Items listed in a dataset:
====

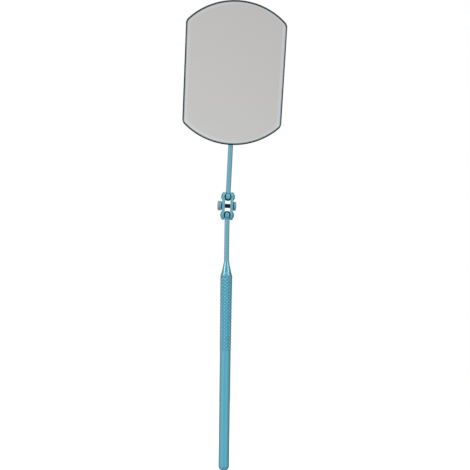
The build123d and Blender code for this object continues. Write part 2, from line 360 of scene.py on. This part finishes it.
def outline_arc(centre, radius, start, end, steps):
    """Outline points with their outward normals along an arc; angles in radians."""
    result = []
    for k in range(steps + 1):
        angle = start + (end - start) * k / steps
        outward = Vector((cos(angle), sin(angle)))
        result.append((Vector(centre) + outward * radius, outward))
    return result


# ------------------------------------------------------------------ outlines
def stadium_outline(half_length, radius, steps=32):
    """Two half circles joined by straight sides, long way along the outline's second direction."""
    top = outline_arc((0, half_length), radius, 0, pi, steps)
    bottom = outline_arc((0, -half_length), radius, pi, 2 * pi, steps)
    return top + bottom


def corner_fillet(corner_low, corner_high, arc_centre, arc_radius):
    """Centre of the fillet between the right-hand side line and the arc above it."""
    along = (corner_high - corner_low).normalized()
    inward = Vector((-along.y, along.x))
    start = corner_low + inward * CORNER_RADIUS - arc_centre
    middle = -start.dot(along)
    reach = sqrt((arc_radius - CORNER_RADIUS) ** 2 - (start + along * middle).length_squared)
    return arc_centre + start + along * (middle + reach)


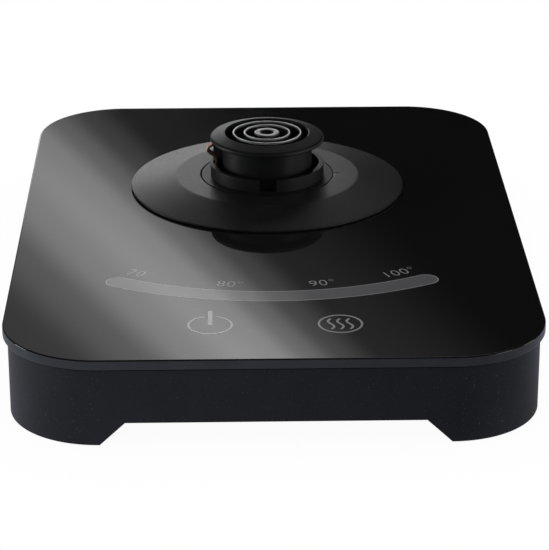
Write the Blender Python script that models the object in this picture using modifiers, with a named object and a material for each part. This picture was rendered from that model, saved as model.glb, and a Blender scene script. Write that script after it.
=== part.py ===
"""Powered base of a cordless electric kettle.

A black glass touch plate sits on a low matte housing.  A round platform on the
glass carries the 360 degree connector, whose sprung contacts feed the kettle.
The frame is +Z up, with the controls towards -Y, and the origin is at the
middle of the footprint on the surface that the rubber feet stand on.
"""
import math

import bmesh
import bpy
from mathutils import Matrix, Vector

MM = 0.001
GAP = 0.3 * MM            # clearance between pieces that seat on each other
SLIP = 0.3 * MM           # radial clearance of a pin, stud or tab in its hole
PAST = 1.0 * MM           # how far a cutter runs past the face that it opens

# ---- overall sizes --------------------------------------------------------
PLATE_WIDTH = 160 * MM
PLATE_DEPTH = 225 * MM
PLATE_CORNER = 29 * MM
TOTAL_TO_GLASS = 27.9 * MM     # floor to the top of the glass
GLASS_THICK = 3.2 * MM
GLASS_EDGE_BREAK = 0.35 * MM
SHADOW_GAP = 0.6 * MM          # open line between glass and housing
HOUSING_INSET = 1.4 * MM       # the glass overhangs the housing
HOUSING_WALL = 2.4 * MM
HOUSING_LIP = 1.2 * MM         # thinner wall around the upper chassis
LIP_DEPTH = 2.0 * MM
FOOT_LIFT = 0.6 * MM           # floor to the bottom edge of the wall
NOTCH_HEIGHT = 7.55 * MM       # floor to the top of the gap between the feet
NOTCH_SLANT = 7.4 * MM
LEDGE_LOW = 10.0 * MM
LEDGE_THICK = 1.2 * MM
LEDGE_WIDTH = 3.0 * MM

# ---- plates ---------------------------------------------------------------
CHASSIS_THICK = 1.8 * MM
BASE_PLATE_THICK = 2.0 * MM
FOOT_INSET = 16.6 * MM         # foot centre from the housing's outer faces
FOOT_RADIUS = 9.0 * MM
FOOT_WALL = 1.6 * MM
FOOT_FLOOR = 1.2 * MM
PAD_CHAMFER = 0.4 * MM
PAD_RADIUS = 7.0 * MM
PAD_THICK = 1.9 * MM
BOSS_X = 44 * MM               # housing screws, from the centre line
BOSS_RADIUS = 3.2 * MM
BOSS_CLEARANCE = 0.5 * MM      # a boss stands this far inside the ledge

# ---- connector, on a vertical axis ---------------------------------------
AXIS_X = 0.0
AXIS_FROM_BACK = 82 * MM        # connector axis to the plate's back edge
PLATFORM_FLAT = 8.6 * MM         # width of the platform's flat top around the hub
PLATFORM_SLOPE = 15.1 * MM       # width of its sloping part
PLATFORM_RIM = 0.85 * MM
PLATFORM_HEIGHT = 4.0 * MM
PLATFORM_WALL = 1.6 * MM
PLATFORM_LIP = 1.1               # width of the platform's foot, in wall thicknesses
NECK_WALL = 2.0 * MM
PLATFORM_BOSS_RADIUS = 2.56 * MM
GLASS_HOLE_GAP = 0.5 * MM        # glass hole around the hub's flange
COLLAR_STEP = 3.0 * MM         # the hub's shoulder reaches this far outside the collar
COLLAR_WALL = 1.6 * MM
COLLAR_HEIGHT = 8.2 * MM
COLLAR_NOTCH = 5.3 * MM
COLLAR_NOTCH_FLOOR = 0.2 * MM  # floor of the collar's notch above the platform
TROUGH_FLOOR = 3.4 * MM
TROUGH_THICK = 1.4 * MM
CORE_RADIUS = 15.0 * MM
CORE_TO_COLLAR = 4.0 * MM      # the side contact's tower stands in this width
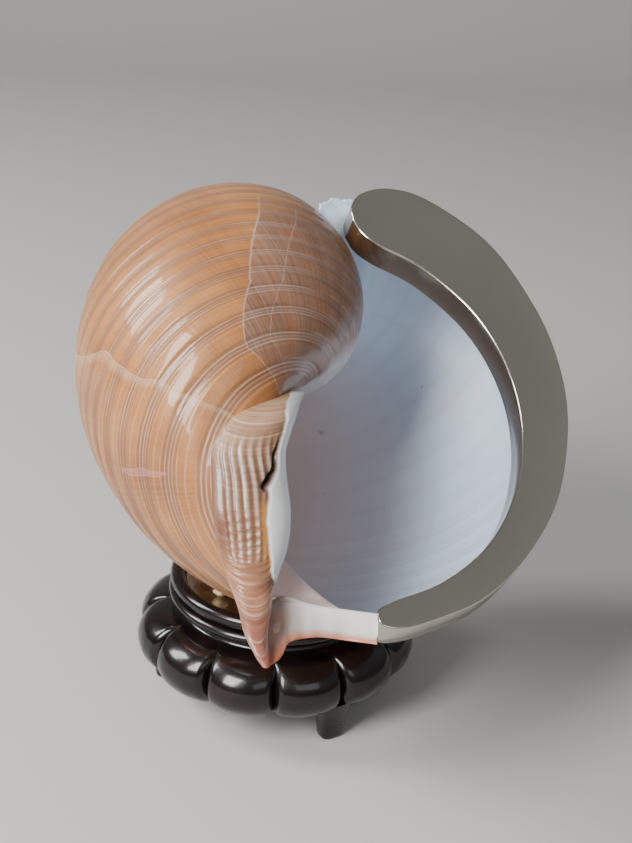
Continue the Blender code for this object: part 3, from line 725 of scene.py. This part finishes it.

====

### [PROMPT]
Copy out the material word for word and line for line.

### [FINAL RESULT]
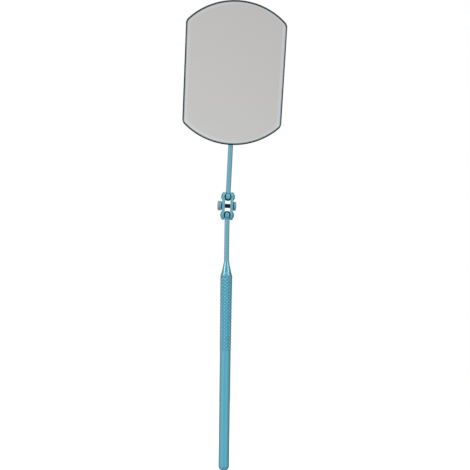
The build123d and Blender code for this object continues. Write part 2, from line 360 of scene.py on. This part finishes it.
def outline_arc(centre, radius, start, end, steps):
    """Outline points with their outward normals along an arc; angles in radians."""
    result = []
    for k in range(steps + 1):
        angle = start + (end - start) * k / steps
        outward = Vector((cos(angle), sin(angle)))
        result.append((Vector(centre) + outward * radius, outward))
    return result


# ------------------------------------------------------------------ outlines
def stadium_outline(half_length, radius, steps=32):
    """Two half circles joined by straight sides, long way along the outline's second direction."""
    top = outline_arc((0, half_length), radius, 0, pi, steps)
    bottom = outline_arc((0, -half_length), radius, pi, 2 * pi, steps)
    return top + bottom


def corner_fillet(corner_low, corner_high, arc_centre, arc_radius):
    """Centre of the fillet between the right-hand side line and the arc above it."""
    along = (corner_high - corner_low).normalized()
    inward = Vector((-along.y, along.x))
    start = corner_low + inward * CORNER_RADIUS - arc_centre
    middle = -start.dot(along)
    reach = sqrt((arc_radius - CORNER_RADIUS) ** 2 - (start + along * middle).length_squared)
    return arc_centre + start + along * (middle + reach)


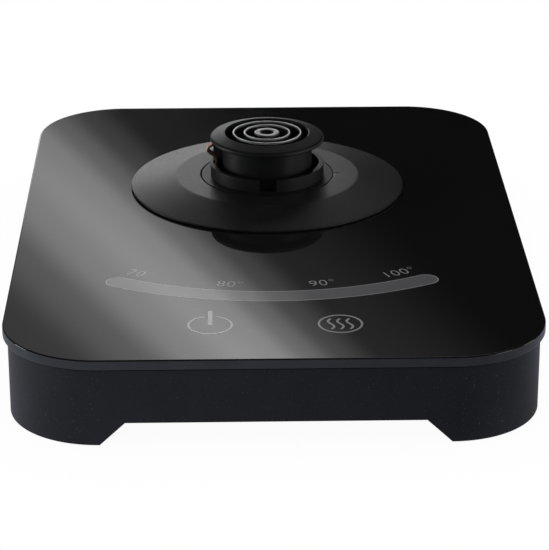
Write the Blender Python script that models the object in this picture using modifiers, with a named object and a material for each part. This picture was rendered from that model, saved as model.glb, and a Blender scene script. Write that script after it.
=== part.py ===
"""Powered base of a cordless electric kettle.

A black glass touch plate sits on a low matte housing.  A round platform on the
glass carries the 360 degree connector, whose sprung contacts feed the kettle.
The frame is +Z up, with the controls towards -Y, and the origin is at the
middle of the footprint on the surface that the rubber feet stand on.
"""
import math

import bmesh
import bpy
from mathutils import Matrix, Vector

MM = 0.001
GAP = 0.3 * MM            # clearance between pieces that seat on each other
SLIP = 0.3 * MM           # radial clearance of a pin, stud or tab in its hole
PAST = 1.0 * MM           # how far a cutter runs past the face that it opens

# ---- overall sizes --------------------------------------------------------
PLATE_WIDTH = 160 * MM
PLATE_DEPTH = 225 * MM
PLATE_CORNER = 29 * MM
TOTAL_TO_GLASS = 27.9 * MM     # floor to the top of the glass
GLASS_THICK = 3.2 * MM
GLASS_EDGE_BREAK = 0.35 * MM
SHADOW_GAP = 0.6 * MM          # open line between glass and housing
HOUSING_INSET = 1.4 * MM       # the glass overhangs the housing
HOUSING_WALL = 2.4 * MM
HOUSING_LIP = 1.2 * MM         # thinner wall around the upper chassis
LIP_DEPTH = 2.0 * MM
FOOT_LIFT = 0.6 * MM           # floor to the bottom edge of the wall
NOTCH_HEIGHT = 7.55 * MM       # floor to the top of the gap between the feet
NOTCH_SLANT = 7.4 * MM
LEDGE_LOW = 10.0 * MM
LEDGE_THICK = 1.2 * MM
LEDGE_WIDTH = 3.0 * MM

# ---- plates ---------------------------------------------------------------
CHASSIS_THICK = 1.8 * MM
BASE_PLATE_THICK = 2.0 * MM
FOOT_INSET = 16.6 * MM         # foot centre from the housing's outer faces
FOOT_RADIUS = 9.0 * MM
FOOT_WALL = 1.6 * MM
FOOT_FLOOR = 1.2 * MM
PAD_CHAMFER = 0.4 * MM
PAD_RADIUS = 7.0 * MM
PAD_THICK = 1.9 * MM
BOSS_X = 44 * MM               # housing screws, from the centre line
BOSS_RADIUS = 3.2 * MM
BOSS_CLEARANCE = 0.5 * MM      # a boss stands this far inside the ledge

# ---- connector, on a vertical axis ---------------------------------------
AXIS_X = 0.0
AXIS_FROM_BACK = 82 * MM        # connector axis to the plate's back edge
PLATFORM_FLAT = 8.6 * MM         # width of the platform's flat top around the hub
PLATFORM_SLOPE = 15.1 * MM       # width of its sloping part
PLATFORM_RIM = 0.85 * MM
PLATFORM_HEIGHT = 4.0 * MM
PLATFORM_WALL = 1.6 * MM
PLATFORM_LIP = 1.1               # width of the platform's foot, in wall thicknesses
NECK_WALL = 2.0 * MM
PLATFORM_BOSS_RADIUS = 2.56 * MM
GLASS_HOLE_GAP = 0.5 * MM        # glass hole around the hub's flange
COLLAR_STEP = 3.0 * MM         # the hub's shoulder reaches this far outside the collar
COLLAR_WALL = 1.6 * MM
COLLAR_HEIGHT = 8.2 * MM
COLLAR_NOTCH = 5.3 * MM
COLLAR_NOTCH_FLOOR = 0.2 * MM  # floor of the collar's notch above the platform
TROUGH_FLOOR = 3.4 * MM
TROUGH_THICK = 1.4 * MM
CORE_RADIUS = 15.0 * MM
CORE_TO_COLLAR = 4.0 * MM      # the side contact's tower stands in this width
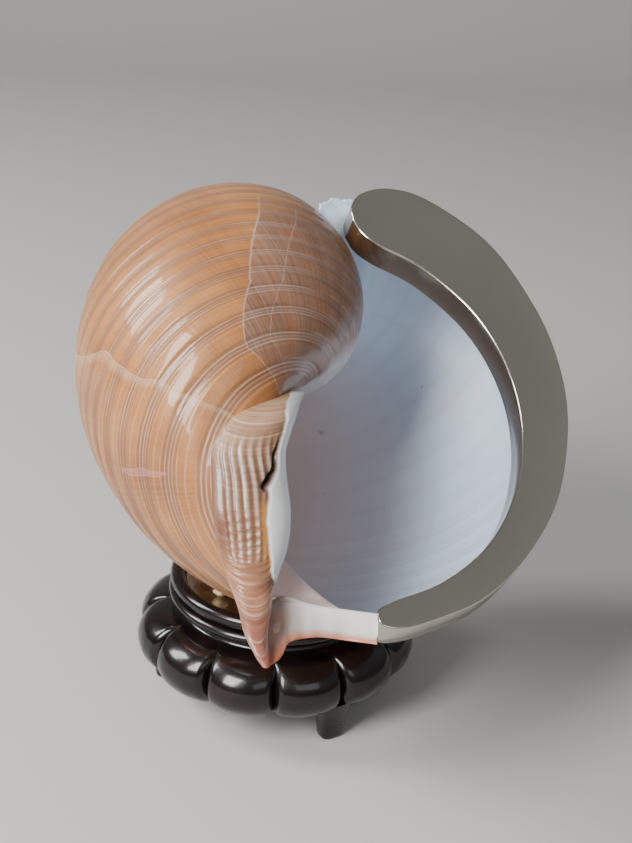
Continue the Blender code for this object: part 3, from line 725 of scene.py. This part finishes it.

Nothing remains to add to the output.